Stated task
Output, word for word, every line from the start of the listing down to and including the line that contains "return WALL_TOP +"; include nothing else.

Information shown
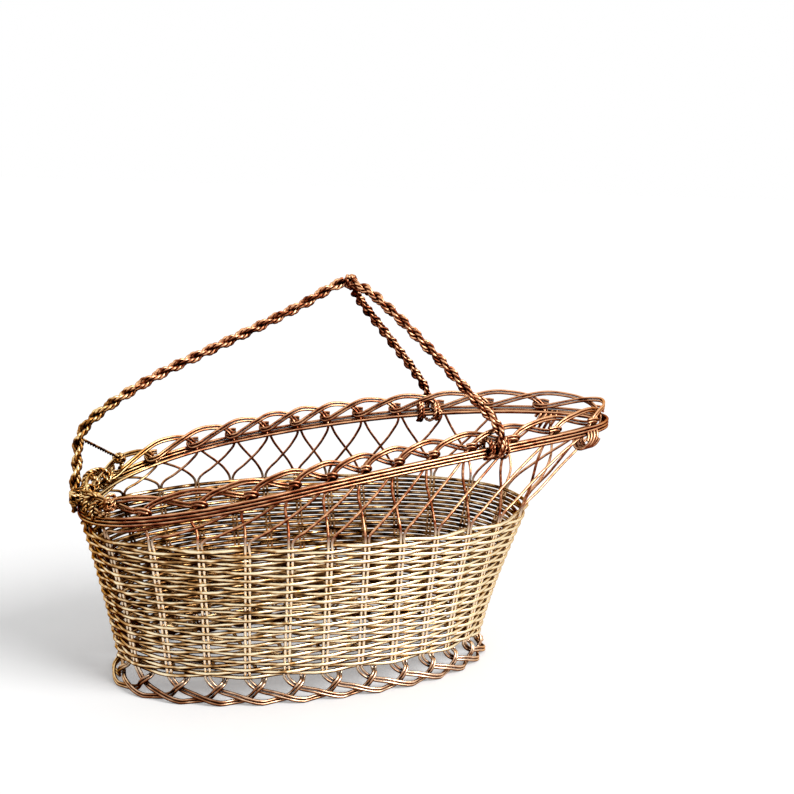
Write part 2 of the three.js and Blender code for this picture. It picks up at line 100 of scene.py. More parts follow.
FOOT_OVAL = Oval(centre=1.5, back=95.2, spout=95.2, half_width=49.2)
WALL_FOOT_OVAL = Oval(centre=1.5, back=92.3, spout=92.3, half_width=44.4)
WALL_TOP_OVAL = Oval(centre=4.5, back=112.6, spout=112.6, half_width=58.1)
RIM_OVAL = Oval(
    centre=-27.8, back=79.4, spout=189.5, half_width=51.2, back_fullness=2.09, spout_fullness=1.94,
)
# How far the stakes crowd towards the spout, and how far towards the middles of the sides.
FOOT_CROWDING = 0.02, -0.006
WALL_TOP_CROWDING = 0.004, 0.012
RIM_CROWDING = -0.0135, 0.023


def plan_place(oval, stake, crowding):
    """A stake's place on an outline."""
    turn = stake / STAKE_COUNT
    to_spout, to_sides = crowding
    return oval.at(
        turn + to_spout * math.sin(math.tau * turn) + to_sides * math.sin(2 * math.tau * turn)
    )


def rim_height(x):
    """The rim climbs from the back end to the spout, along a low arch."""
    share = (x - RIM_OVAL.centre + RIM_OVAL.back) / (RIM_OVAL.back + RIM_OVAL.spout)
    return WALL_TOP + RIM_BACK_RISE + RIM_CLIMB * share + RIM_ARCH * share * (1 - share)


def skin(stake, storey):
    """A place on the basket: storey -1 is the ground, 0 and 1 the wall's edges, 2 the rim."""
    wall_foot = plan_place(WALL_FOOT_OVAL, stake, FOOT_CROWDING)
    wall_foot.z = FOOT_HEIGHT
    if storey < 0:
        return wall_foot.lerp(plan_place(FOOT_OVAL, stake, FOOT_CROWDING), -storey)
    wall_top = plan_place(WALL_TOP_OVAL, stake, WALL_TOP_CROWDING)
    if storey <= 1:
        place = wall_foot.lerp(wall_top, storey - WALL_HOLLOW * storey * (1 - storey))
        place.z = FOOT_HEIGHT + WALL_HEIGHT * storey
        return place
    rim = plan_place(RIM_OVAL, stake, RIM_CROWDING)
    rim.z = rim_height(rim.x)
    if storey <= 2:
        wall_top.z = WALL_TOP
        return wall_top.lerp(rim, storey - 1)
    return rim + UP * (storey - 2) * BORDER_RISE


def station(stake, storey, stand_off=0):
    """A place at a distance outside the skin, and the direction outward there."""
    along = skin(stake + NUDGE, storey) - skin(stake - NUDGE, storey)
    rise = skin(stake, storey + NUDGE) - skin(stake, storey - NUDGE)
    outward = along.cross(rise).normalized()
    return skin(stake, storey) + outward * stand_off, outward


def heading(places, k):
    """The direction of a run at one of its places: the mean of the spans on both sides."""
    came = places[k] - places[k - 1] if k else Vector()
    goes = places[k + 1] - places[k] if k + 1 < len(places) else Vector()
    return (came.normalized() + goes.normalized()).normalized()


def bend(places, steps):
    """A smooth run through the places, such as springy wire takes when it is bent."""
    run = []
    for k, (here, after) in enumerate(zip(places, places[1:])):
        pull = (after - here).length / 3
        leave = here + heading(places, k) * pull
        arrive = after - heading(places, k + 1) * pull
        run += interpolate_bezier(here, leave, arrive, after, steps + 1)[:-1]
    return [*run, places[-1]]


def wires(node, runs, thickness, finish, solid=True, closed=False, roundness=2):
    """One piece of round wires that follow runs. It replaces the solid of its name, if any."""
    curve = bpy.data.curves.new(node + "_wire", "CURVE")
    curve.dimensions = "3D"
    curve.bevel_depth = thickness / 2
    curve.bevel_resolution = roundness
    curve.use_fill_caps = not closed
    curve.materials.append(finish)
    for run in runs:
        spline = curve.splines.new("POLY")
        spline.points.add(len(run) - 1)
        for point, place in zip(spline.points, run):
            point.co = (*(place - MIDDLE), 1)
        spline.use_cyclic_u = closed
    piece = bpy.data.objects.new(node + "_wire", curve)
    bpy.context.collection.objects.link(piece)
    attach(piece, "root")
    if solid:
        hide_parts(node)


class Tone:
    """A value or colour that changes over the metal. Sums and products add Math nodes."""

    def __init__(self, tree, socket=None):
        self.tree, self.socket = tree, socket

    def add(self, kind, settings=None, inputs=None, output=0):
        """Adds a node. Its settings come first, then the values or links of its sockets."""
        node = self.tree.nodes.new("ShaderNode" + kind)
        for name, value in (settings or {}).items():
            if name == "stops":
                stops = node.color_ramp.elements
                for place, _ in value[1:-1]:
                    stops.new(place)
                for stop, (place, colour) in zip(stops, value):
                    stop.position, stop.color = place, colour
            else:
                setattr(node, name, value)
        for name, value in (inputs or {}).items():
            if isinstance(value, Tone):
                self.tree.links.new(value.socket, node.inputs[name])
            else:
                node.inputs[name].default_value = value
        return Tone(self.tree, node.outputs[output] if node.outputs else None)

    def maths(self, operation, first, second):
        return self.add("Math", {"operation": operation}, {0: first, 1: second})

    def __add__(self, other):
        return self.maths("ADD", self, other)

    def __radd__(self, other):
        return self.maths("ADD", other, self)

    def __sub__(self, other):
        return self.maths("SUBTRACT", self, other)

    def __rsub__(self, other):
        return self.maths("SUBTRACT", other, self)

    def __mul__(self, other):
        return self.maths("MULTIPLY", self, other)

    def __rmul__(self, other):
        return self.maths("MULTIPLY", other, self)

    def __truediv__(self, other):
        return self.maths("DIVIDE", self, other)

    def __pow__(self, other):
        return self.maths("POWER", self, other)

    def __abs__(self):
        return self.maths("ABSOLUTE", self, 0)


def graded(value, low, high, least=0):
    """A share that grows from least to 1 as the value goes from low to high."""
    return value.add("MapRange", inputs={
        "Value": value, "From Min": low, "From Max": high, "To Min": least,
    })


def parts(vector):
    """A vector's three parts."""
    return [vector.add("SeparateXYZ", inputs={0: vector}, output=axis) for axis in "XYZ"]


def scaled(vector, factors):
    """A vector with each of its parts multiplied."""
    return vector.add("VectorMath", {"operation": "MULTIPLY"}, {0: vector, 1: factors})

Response
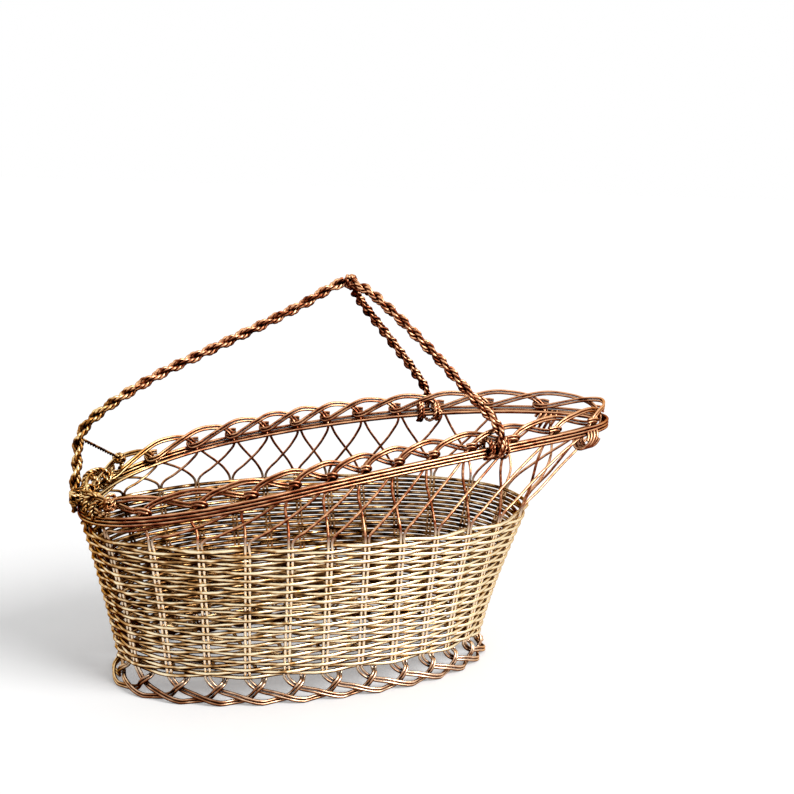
Write part 2 of the three.js and Blender code for this picture. It picks up at line 100 of scene.py. More parts follow.
FOOT_OVAL = Oval(centre=1.5, back=95.2, spout=95.2, half_width=49.2)
WALL_FOOT_OVAL = Oval(centre=1.5, back=92.3, spout=92.3, half_width=44.4)
WALL_TOP_OVAL = Oval(centre=4.5, back=112.6, spout=112.6, half_width=58.1)
RIM_OVAL = Oval(
    centre=-27.8, back=79.4, spout=189.5, half_width=51.2, back_fullness=2.09, spout_fullness=1.94,
)
# How far the stakes crowd towards the spout, and how far towards the middles of the sides.
FOOT_CROWDING = 0.02, -0.006
WALL_TOP_CROWDING = 0.004, 0.012
RIM_CROWDING = -0.0135, 0.023


def plan_place(oval, stake, crowding):
    """A stake's place on an outline."""
    turn = stake / STAKE_COUNT
    to_spout, to_sides = crowding
    return oval.at(
        turn + to_spout * math.sin(math.tau * turn) + to_sides * math.sin(2 * math.tau * turn)
    )


def rim_height(x):
    """The rim climbs from the back end to the spout, along a low arch."""
    share = (x - RIM_OVAL.centre + RIM_OVAL.back) / (RIM_OVAL.back + RIM_OVAL.spout)
    return WALL_TOP + RIM_BACK_RISE + RIM_CLIMB * share + RIM_ARCH * share * (1 - share)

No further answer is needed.